Non era bastato aprire il libro, per varcare la soglia, bisognava andare a cercare la chiave nel mazzo: e c’era!
Regina delle lezioni: la volontà spalanca qualsiasi cosa.
Sono passati trent’anni e non ho dimenticato.
Non ho dimenticato chi mi faceva leggere dietro ai banchi, non ho dimenticato Johann Wolfgang Goethe, non ho dimenticato il muro preso in piena faccia alle prime parole di Foscolo e, soprattutto, non ho dimenticato il piacere sconfinato che ho provato quando le sue pagine, come le altre, hanno iniziato magicamente a scorrere lisce come l’olio. Il che, chi conosce quel romanzo lo capirà, non è affatto scontato.
All’epoca non potevo saperlo, oggi lo so: nessun incantesimo era intervenuto.
C’era solo stato qualcuno di buona volontà che mi aveva insegnato che le cose difficili si possono tentare e che Werther non è vietato ai minori di 14 anni, per nessuna ragione. Da lì avevo imparato che potevo imitare il tentativo, infilandomi da sola in qualcosa di difficile.

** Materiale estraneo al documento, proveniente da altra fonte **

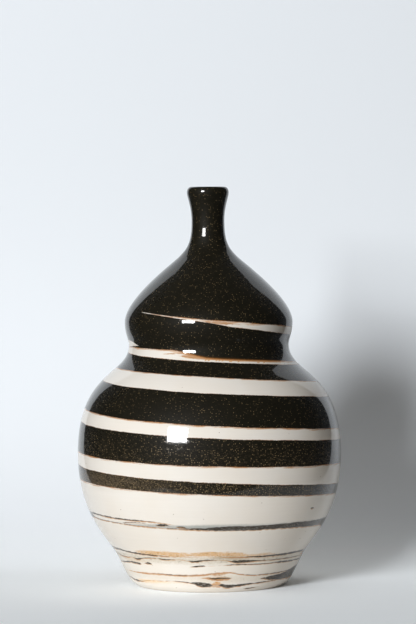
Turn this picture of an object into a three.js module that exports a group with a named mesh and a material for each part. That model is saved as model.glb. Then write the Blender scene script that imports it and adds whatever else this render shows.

E così avevo scoperto che sì, avevo anche io una testa capace di superare l’ostacolo. Che poi fosse anche cuore, l’ho compreso col tempo.
Premio?
«Contemplo la campagna: guarda che notte serena e pacifica! Ecco la Luna che sorge dietro la montagna. – O Luna! amica Luna. Mandi ora tu forse su la faccia di Teresa un patetico raggio simile a questo che tu diffondi nell’anima mia? Ti ho sempre salutata mentre apparivi a consolare la muta solitudine della Terra: più volte uscendo dalla casa di Teresa ho parlato con te, e tu eri testimonio de’ miei delirj: questi occhi molli di lagrime più volte accompagnata in grembo alle nubi che ti ascondevano: ti hanno cercata nelle notti cieche della tua luce. Tu risorgerai, tu risorgerai sempre più bella; ma l’amico tuo cadrà deforme e abbandonato cadavere senza risorgere più. Or ti prego di un ultimo beneficio: quando Teresa mi cercherà fra i cipressi e i pini del monte, illumina co’ tuoi raggi la mia sepoltura.» (U. Foscolo, Ultime lettere di Jacopo Ortis)
E scusatemi, mi ripeto: no, nessuna di queste fatiche letterarie mi ha fatto pensare al suicidio. Al più, mi ha fatto venire voglia di vivere molto a lungo, per non dover smettere.